This post is taken from our August 7th weekly report.
USDCNH breached the 6.90 mark last week, having been under 6.30 just four months ago. This 10% depreciation has come against a backdrop of slowing Chinese growth and escalating US trade tensions. Although there remains enormous uncertainty over the trade war (last week China retaliated on $60bn of US imports after president Trump threatened to raise tariffs to 25% from 10% on $200bn of Chinese imports), the CNH depreciation creates opportunities against other FX pairs. The CNY basket and CNHKRW are both back trading at major support levels.
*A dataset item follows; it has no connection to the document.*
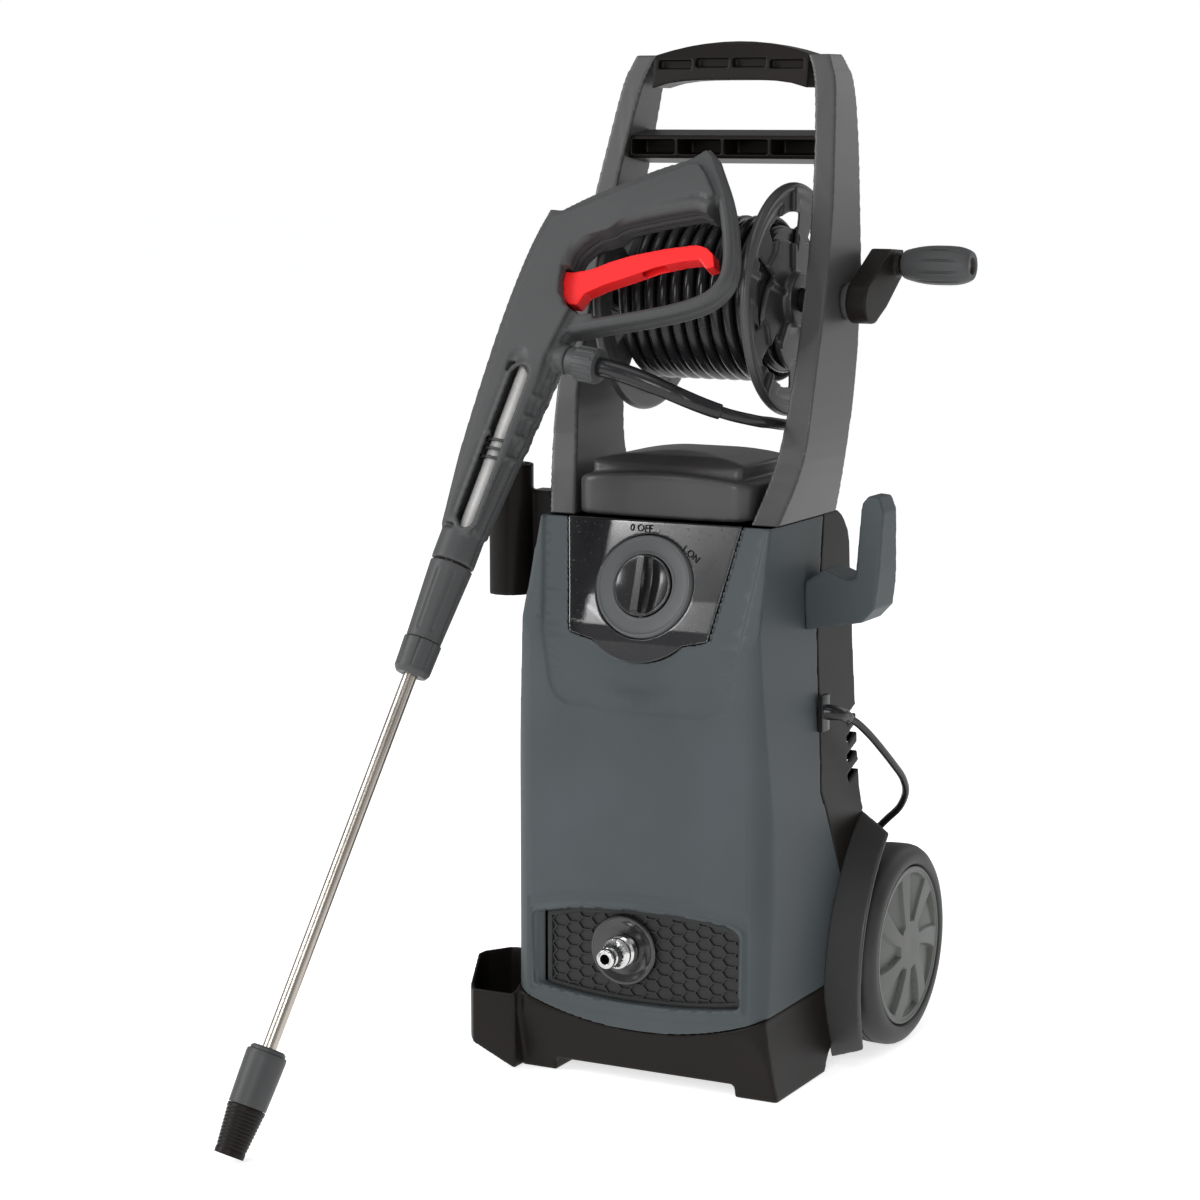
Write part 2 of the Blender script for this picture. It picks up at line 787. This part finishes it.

The PBoC remains in control over the current episode of RMB devaluation. Capital outflows have stabilised since the start of 2017 and FX reserves have risen even after stripping out the valuation effects of the weaker USD we saw in 2017 (bottom-right chart). The bottom-left chart shows that Chinese money markets are also showing minimal stress at the moment as funding pressures remain limited given the lack of capital outflows. This past Friday, the PBoC reinstated a 20% reserve requirement on banks’ foreign-exchange forward contracts that was last in place from 2015 to 2017. This should be the catalyst for a squeeze higher in CNH. Given CNHKRW has traded back to major support that has held 5 times since 2011, its risk-reward is attractive.